If someone who had legal access to this email GAVE it to Wikileaks — where is the crime?  Also, where is the so-called Russian trickery IF what got released was truthful information  making it clear the driveby media has been failing and deceiving its readers and listeners while serving as accomplices to the Obamas and the Clintons?

Meanwhile, we’ve learned that hackers tied to Russia got into Hillary Clinton’s private poorly-secured email server that contained all kinds of classified material.  Quite a few people have gone to jail and have been ruined for mishandling classified material.

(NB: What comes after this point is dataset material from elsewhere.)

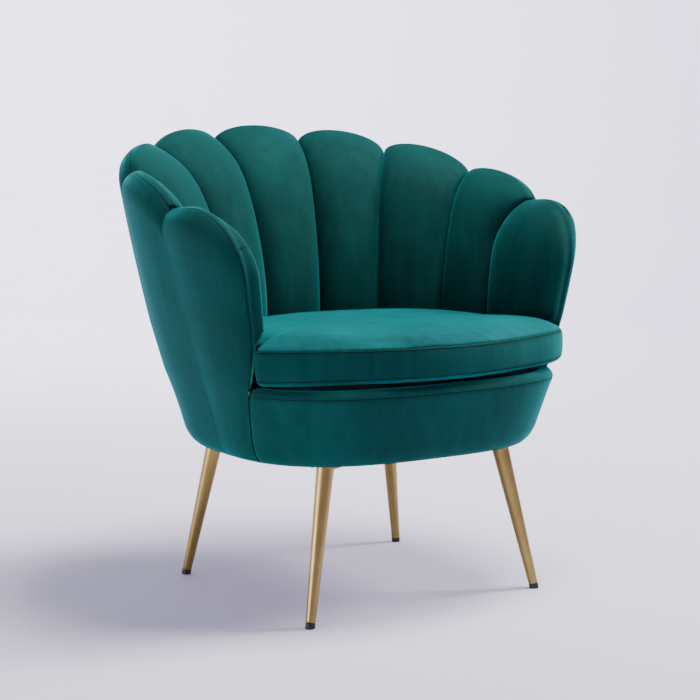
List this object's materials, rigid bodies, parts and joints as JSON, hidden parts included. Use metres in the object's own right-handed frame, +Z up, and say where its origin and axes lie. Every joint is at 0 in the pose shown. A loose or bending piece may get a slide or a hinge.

But, in this case, the “Smartest Woman in America” is declared by the FBI director to have been too clueless about protecting national security information when she was secretary of state and set up that email server in her bathroom.  *Wouldn’t it have been swell to have, as our president, someone the FBI director assessed as too clueless to properly protect our national security information?*

I caught “13 Hours” on Hulu this weekend.  If you weren’t already ticked off about Benghazi, that movie ought to finally push you over the edge.  Between the incompetence in managing THAT crisis, and the whole private email server matter, there was an exponentially larger threat to national security.  Classified material and our people’s lives were put at risk in Benghazi.  The innermost, most-sensitive workings of American foreign policy were basically put on display to WHOMEVER when that private email server went live in the Clinton powder room.

All of that earned a big yawn.  But THIS George Soros-Saul Alinsky inspired Russian hacker nonsense to perpetuate some last minute chaos and de-legitimize the incoming president is sucking up all of the oxygen and sicker than sick.

The election is OVER.  For the good of the country, just STOP.